When LSD was discovered, the psychiatric community was very interested because LSD could make a normal person psychotic. That suggested a chemical basis for insanity, so if scientists could discover the chemical imbalance, they could cure schizophrenia. 

Two Saskatchewan researchers, Abram Hoffer and Humphry Osmond experimented with LSD on alcoholics and schizophrenics. Hoffer, Osmond and their wives all consumed LSD as part of self-experimentation while treating their Canadian patients. Both these prairie psychiatrists have fascinating backstories. 

Hoffer blamed schizophrenia on a substance in the body called adrenochrome. Although psychiatrists had long forgotten about Hoffer’s adrenochrome hypothesis of schizophrenia way back in 1950, Hollywood and QAnon conspiracies recently brought the word back into fashion and public awareness. The less said about such nonsense, the better. 

Hoffer’s colleague, Humphry Osmond gave us the term “psychedelic”. 

Whilst Hoffer and Osmond were experimenting with mescaline, a naturally occurring hallucinogen found in the peyote cactus, Osmond was approached by the famous poet and playwright Aldous Huxley. Huxley asked the Canadian psychiatrist for some mescaline. How would Osmond describe the experience of taking mescaline to Huxley? Osmond didn’t even have a word to describe mescaline’s effects. 

Huxley sent Osmond a rhyme with an invented word: “To make this mundane world sublime, just half a gram of phanerothyme”. Osmond, not liking the sound of that, responded with, “To fall in Hell or soar Angelic, you’ll need a pinch of psychedelic”.

Huxley, himself, was eager to look to the drug cabinet to solve the world’s problems. In his dystopian novel, Brave New World, Huxley introduces a fictional cure-all drug called Soma which he described as having “All the advantages of Christianity and alcohol; none of their defects.”

Back to Humphry Osmond. During this time, one of Osmond’s patients was Bill Wilson, co-founder of AA. 

Wilson used LSD in a medically supervised experiment. Under the influence of LSD, Bill claimed he experienced a spiritual awakening that allowed him to overcome his addiction to alcohol.

Bill’s spiritual interests went beyond the LSD epiphany because he believed that a 15th-century monk named Boniface and other spirits helped him write the Twelve Steps and Twelve Traditions, which detailed the basic principles of Alcoholics Anonymous. Wilson and his wife invited guests to their house to participate in seances using an Ouija board. 

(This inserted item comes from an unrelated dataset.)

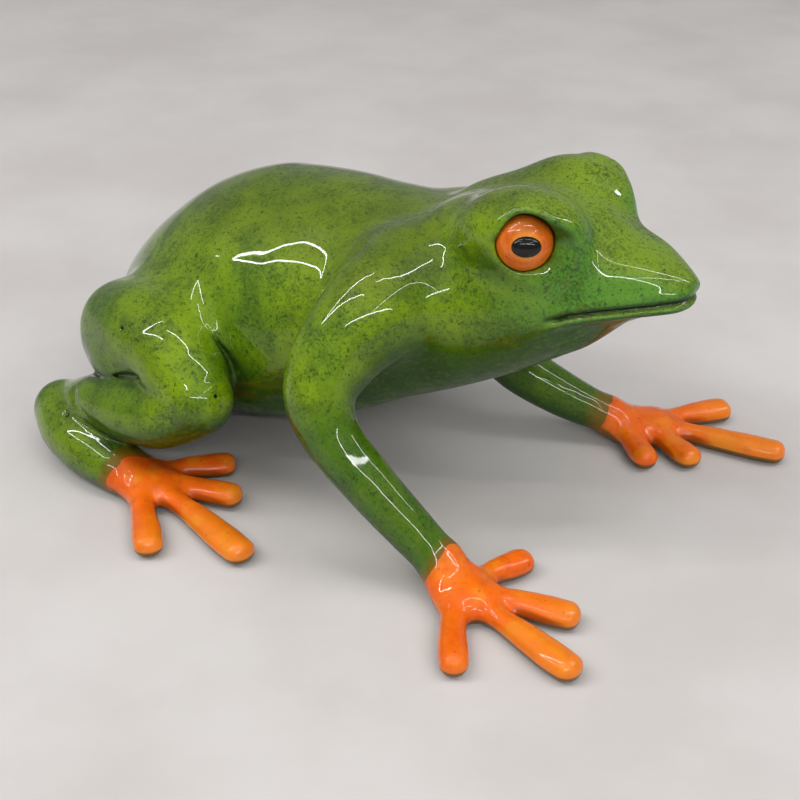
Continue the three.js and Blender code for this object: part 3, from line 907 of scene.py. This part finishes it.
def lacquer(n, coat_roughness=0.035):
    n.shader.inputs["Coat Weight"].default_value = 1.0
    n.shader.inputs["Coat Roughness"].default_value = coat_roughness
    n.shader.inputs["Coat IOR"].default_value = 1.38
    n.shader.inputs["Specular IOR Level"].default_value = 0.12


def skin_paint(name):
    """Green with orange feet; the ragged border lies where m_foot is 0."""
    n = Nodes(name)
    up, air, foot = n.attr("m_up"), n.attr("m_crease_shade"), n.attr("m_foot")
    # green; deep is the painted shade of down-facing undersides
    lime, mid, deep = srgb(122, 152, 0), srgb(88, 124, 2), srgb(18, 70, 0)
    patches = n.noise(26.0, 4.0, 0.6)
    color = n.mix(n.range(patches, 0.36, 0.62), lime, mid)
    clouds = n.noise(6.0, 6.0, 0.7)
    color = n.mix(n.range(clouds, 0.48, 0.7, 0.0, 0.48), color, srgb(60, 90, 4))
    color = n.mix(n.range(n.attr("m_snout"), 0.0, 1.0, 0.0, 0.8), color, srgb(78, 138, 46))
    # painted reflection: duller olive on the up-facing back
    color = n.mix(n.range(n.attr("m_back_reflection"), 0.0, 1.0, 0.0, 0.6), color, srgb(94, 108, 20))
    # painted light: lighter green where the top of the head faces up
    lit_crown = n.math("MULTIPLY", n.range(n.attr("m_snout"), 0.05, 0.5), n.range(up, 0.3, 0.8))
    color = n.mix(n.math("MULTIPLY", lit_crown, 0.7), color, srgb(124, 152, 30))
    color = n.mix(n.math("MULTIPLY", n.attr("m_arm"), 0.75), color, srgb(50, 92, 6))
    # painted shade: dark green on surfaces that face down
    color = n.mix(n.range(up, 0.24, -0.5, 0.0, 0.9), color, deep)
    # painted shade: darker green where the skin is closed in, as in creases
    color = n.mix(n.range(air, 0.72, 0.12, 0.0, 0.9), color, srgb(24, 54, 8))
    # fine dark speckle, denser in places
    density = n.range(n.noise(13.0, 3.0), 0.35, 0.68, 0.02, 0.12)
    speck = n.noise(0.8, 3.0, 0.75)
    soft = n.range(n.math("ADD", speck, density), 0.52, 0.76, 0.0, 0.68)
    color = n.mix(soft, color, srgb(38, 58, 8))
    grain = n.range(n.math("ADD", n.noise(1.9, 3.0, 0.7), density), 0.54, 0.76, 0.0, 0.52)
    color = n.mix(grain, color, srgb(44, 66, 8))
    dots = n.range(n.cells(3.0), 0.07, 0.16, 0.65, 0.0)
    color = n.mix(dots, color, srgb(26, 42, 10))
    spots = n.math("ADD", n.noise(1.5, 2.0, 0.6), n.math("MULTIPLY", density, 0.4))
    color = n.mix(n.range(spots, 0.62, 0.7, 0.0, 0.6), color, srgb(30, 50, 8))
    fine = n.noise(1.9, 4.0, 0.65)
    color = n.mix(n.range(fine, 0.5, 0.72, 0.0, 0.25), color, srgb(134, 160, 16))
    color = n.mix(n.range(foot, -9.0, -1.0, 0.0, 0.75), color, srgb(128, 84, 12))
    # painted shade: near black in the mouth slit and the fold; the pits are dark too
    green = n.mix(n.range(n.attr("m_groove_shade"), 0.3, 0.8), color, srgb(8, 18, 8))
    # orange
    color = n.mix(n.range(n.noise(9.0, 4.0), 0.35, 0.65), srgb(246, 112, 14), srgb(236, 98, 10))
    color = n.mix(n.range(n.noise(3.0, 5.0, 0.65), 0.48, 0.72, 0.0, 0.65), color, srgb(208, 92, 12))
    color = n.mix(n.range(n.noise(10.0, 3.0), 0.5, 0.66, 0.0, 0.6), color, srgb(238, 142, 22))
    color = n.mix(n.range(n.noise(1.0, 3.0, 0.7), 0.55, 0.75, 0.0, 0.4), color, srgb(186, 80, 12))
    color = n.mix(n.range(foot, 20.0, 40.0, 0.0, 0.4), color, srgb(240, 152, 34))
    # painted shade: darker orange where the skin is closed in
    color = n.mix(n.range(air, 0.7, 0.2, 0.0, 0.7), color, srgb(150, 52, 8))
    color = n.mix(n.range(up, 0.0, -0.3, 0.0, 0.9), color, srgb(84, 70, 16))
    color = n.mix(n.range(n.cells(5.2), 0.05, 0.11, 0.4, 0.0), color, srgb(120, 48, 10))
    orange = n.mix(n.range(foot, 3.0, 0.2, 0.0, 0.35), color, srgb(190, 84, 14))
    n.put(n.shader.inputs["Base Color"], n.mix(n.range(foot, -0.22, 0.22), green, orange))
    n.put(n.shader.inputs["Roughness"], n.range(clouds, 0.3, 0.7, 0.35, 0.55))
    n.put(n.shader.inputs["Normal"], n.bump(n.math("ADD", speck, fine), 0.05))
    lacquer(n)
    n.put(n.shader.inputs["Coat Weight"], n.range(up, -0.6, 0.1, 0.4, 1.0))
    return n.material


def bronze(name):
    n = Nodes(name)
    color = n.mix(n.range(n.noise(5.0, 4.0), 0.35, 0.65), srgb(150, 108, 60), srgb(96, 66, 36))
    n.put(n.shader.inputs["Base Color"], color)
    n.shader.inputs["Metallic"].default_value = 1.0
    n.put(n.shader.inputs["Roughness"], n.range(n.noise(1.6), 0.3, 0.7, 0.3, 0.55))
    n.put(n.shader.inputs["Normal"], n.bump(n.noise(1.0), 0.04))
    return n.material


GREEN, ORANGE, BRONZE = skin_paint("green_paint"), skin_paint("orange_paint"), bronze("bronze")
for name, obj in pieces.items():
    foot = name in feet
    obj.data.materials.append(ORANGE if foot else GREEN)

# ---- eyes --------------------------------------------------------------------------------------


def revolved(profile, sides):
    """Points and faces of a closed body turned about Z; the profile runs pole to pole."""
    r, h = np.array(profile, float).T
    angle = np.linspace(0, 2 * np.pi, sides, endpoint=False)
    rings = np.stack([r[:, None] * np.cos(angle), r[:, None] * np.sin(angle), h[:, None] + 0 * angle], -1)
    rings = rings[1:-1]
    n = len(rings)
    verts = np.concatenate([rings.reshape(-1, 3), [[0, 0, h[0]], [0, 0, h[-1]]]])
    faces = []
    for j in range(sides):
        k = (j + 1) % sides
        faces.append((n * sides, k, j))
        for i in range(n - 1):
            faces.append((i * sides + j, i * sides + k, (i + 1) * sides + k, (i + 1) * sides + j))
        faces.append((n * sides + 1, (n - 1) * sides + j, (n - 1) * sides + k))
    return verts, faces


def iris_paint(name):
    n = Nodes(name)
    r = n.attr("m_r")
    color = n.mix(n.range(n.noise(3.0, 4.0), 0.35, 0.65), srgb(226, 112, 20), srgb(206, 92, 14))
    color = n.mix(n.range(r, 0.6, 0.42, 0.0, 0.6), color, srgb(226, 150, 50))
    color = n.mix(n.range(r, 0.86, 1.0, 0.0, 0.7), color, srgb(110, 50, 10))
    # painted shadow of the lid: darker brown over the upper iris
    color = n.mix(n.range(n.attr("m_lid_shadow"), 0.25, 0.8, 0.0, 0.6), color, srgb(120, 78, 26))
    color = n.mix(n.range(n.noise(0.7, 3.0), 0.58, 0.75, 0.0, 0.4), color, srgb(110, 50, 12))
    n.put(n.shader.inputs["Base Color"], color)
    n.put(n.shader.inputs["Roughness"], n.range(n.noise(2.0), 0.3, 0.7, 0.3, 0.5))
    n.put(n.shader.inputs["Normal"], n.bump(n.noise(1.2), 0.03))
    lacquer(n, 0.03)
    return n.material


def black_paint(name):
    n = Nodes(name)
    color = n.mix(n.range(n.noise(1.5), 0.3, 0.7), srgb(8, 8, 8), srgb(22, 20, 18))
    n.put(n.shader.inputs["Base Color"], color)
    n.put(n.shader.inputs["Roughness"], n.range(n.noise(1.0), 0.3, 0.7, 0.25, 0.4))
    lacquer(n, 0.02)
    n.shader.inputs["Specular IOR Level"].default_value = 0.05
    return n.material


IRIS, BLACK = iris_paint("iris_paint"), black_paint("black_paint")
for side, s in (("right", -1), ("left", 1)):
    look = unit(np.array([EYE_LOOK[0], s * EYE_LOOK[1], EYE_LOOK[2]]))
    up = unit(np.array([0, 0, 1.0]) - look * look[2])
    level = np.cross(up, look)
    turn = np.stack([level, up, look])
    at = np.array([EYE_AT[0], s * EYE_AT[1], EYE_AT[2]])
    angle = np.linspace(0, np.pi, 60)
    ball = np.stack([EYE_R * np.sin(angle), -EYE_R * np.cos(angle)], 1)
    # a stem behind the dome instead of the back half of the ball
    ball[:, 1] = np.maximum(ball[:, 1], -4.9)
    verts, faces = revolved(ball, 96)
    r = np.hypot(verts[:, 0], verts[:, 1]) / EYE_R
    # upper half of the dome, where the lid's painted shadow goes
    lid = np.where(verts[:, 2] > 0, verts[:, 1] / EYE_R, 0)
    shade = {"m_r": r, "m_lid_shadow": lid}
    obj = make_object("eye_" + side + "_dome", verts @ turn + at, faces, None, True, shade)
    obj.data.materials.append(IRIS)
    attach(obj, "root")
    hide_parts("eye_" + side)
    angle = np.linspace(0, np.pi, 40)
    verts, faces = revolved(np.stack([np.sin(angle), -np.cos(angle)], 1), 64)
    bead = at + look * (EYE_R - 0.3)
    obj = make_object("pupil_" + side + "_bead", (verts * np.array(PUPIL_R)) @ turn + bead, faces)
    obj.data.materials.append(BLACK)
    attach(obj, "root")
    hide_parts("pupil_" + side)

# ---- cross pins, hidden in the joints ------------------------------------------------------------
for name, (a, b) in PINS.items():
    a, b = np.array(a, float), np.array(b, float)
    w = unit(b - a)
    a += 3.0 * w  # the end is set below the skin and filled over
    length = np.linalg.norm(b - a)
    u = unit(np.cross(w, [0.3, 0.9, 0.1]))
    profile = [[0, 0], [PIN_R - 0.3, 0], [PIN_R, 0.3]]
    profile += [[PIN_R, length - 0.3], [PIN_R - 0.3, length], [0, length]]
    verts, faces = revolved(profile, 40)
    obj = make_object(name + "_rod", verts @ np.stack([u, np.cross(w, u), w]) + a, faces, None, False)
    obj.data.materials.append(BRONZE)
    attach(obj, "root")
    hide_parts(name)

# ---- floor and lights ----------------------------------------------------------
FLOOR_HALF = 3  # m
corners = [(x * FLOOR_HALF, y * FLOOR_HALF, 0) for x, y in ((-1, -1), (1, -1), (1, 1), (-1, 1))]
floor_mesh = bpy.data.meshes.new("floor")
floor_mesh.from_pydata(corners, [], [(0, 1, 2, 3)])
floor = bpy.data.objects.new("floor", floor_mesh)
bpy.context.scene.collection.objects.link(floor)
n = Nodes("floor")
color = n.mix(n.range(n.noise(90.0, 5.0), 0.3, 0.7), srgb(212, 207, 204), srgb(201, 195, 191))
n.put(n.shader.inputs["Base Color"], color)
n.shader.inputs["Roughness"].default_value = 0.6
floor_mesh.materials.append(n.material)

studio = bpy.data.worlds.new("studio")
studio.use_nodes = True
studio.node_tree.nodes["Background"].inputs[0].default_value = (0.92, 0.95, 1, 1)
studio.node_tree.nodes["Background"].inputs[1].default_value = 0.28
bpy.context.scene.world = studio
bpy.context.scene.view_settings.view_transform = "Standard"


AIM = Vector((0, 0, 0.05))  # the middle of the frog, m


def area(name, at, size, watts):
    """A rectangular area light that faces the frog and isn't seen itself."""
    light = bpy.data.lights.new(name, "AREA")
    light.shape = "RECTANGLE"
    light.size, light.size_y = size
    light.energy = watts
    obj = bpy.data.objects.new(name, light)
    obj.location = at
    obj.rotation_mode = "QUATERNION"
    obj.rotation_quaternion = (AIM - Vector(at)).to_track_quat("-Z", "Y")
    obj.visible_camera = False
    bpy.context.scene.collection.objects.link(obj)
    return obj


def strip(name, ends, width, watts):
    """A strip light between two points, facing the frog."""
    a, b = (Vector(p) for p in ends)
    middle = (a + b) / 2
    light = area(name, middle, ((b - a).length, width), watts)
    facing = (middle - AIM).normalized()
    along = (b - a - (b - a).dot(facing) * facing).normalized()
    turn = Matrix((along, facing.cross(along), facing)).transposed()
    light.rotation_quaternion = turn.to_quaternion()


area("soft", (0.4, -0.7, 2.2), (3.2, 3.2), 8.4)
strip("front", [(1.31, -0.41, 0.66), (0.16, -1.27, 0.86)], 0.032, 5.3)
strip("near", [(-1.03, -0.76, 0.86), (0.05, -0.72, 1.38)], 0.026, 4.6)
strip("left", [(-1.04, -0.75, 0.85), (-0.25, 0.02, 1.53)], 0.026, 4.6)
strip("far", [(1.07, 0.65, 0.86), (0.11, -0.24, 1.53)], 0.026, 4.6)
strip("right", [(1.24, -1.50, 1.3), (1.14, 0.90, 1.3)], 0.02, 4.5)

Whatever text Bill Wilson may have attributed to ghostwriters, it is clear his writing was influenced by two intellectual powerhouses: Carl Jung and William James. Bill Wilson strongly identified with some of the concepts these two men endorsed. Wilson wrote to Dr Carl Jung. He had also read “The Varieties of Religious Experience” by William James. Bill Wilson recognized how Carl Jung promoted religious conversion to deal with a drinking problem and how James had written that “the only cure for dipsomania is religiomania.”

Bill Wilson’s spiritual experience with LSD inspired the discovery of Alcoholics Anonymous and kept him sober for 36 years. However, at the end of his life, he asked for a whiskey. But the nurse never gave him one. 

“Alcoholics Anonymous (AA) is an international fellowship of support groups comprised of individuals in recovery, which offers emotional support and a structured “12-step” approach to achieving abstinence. A central concept in AA is that substance use disorders are a spiritual disease, and that recovery is a journey involving belief in a higher power, personal exploration, and acceptance.”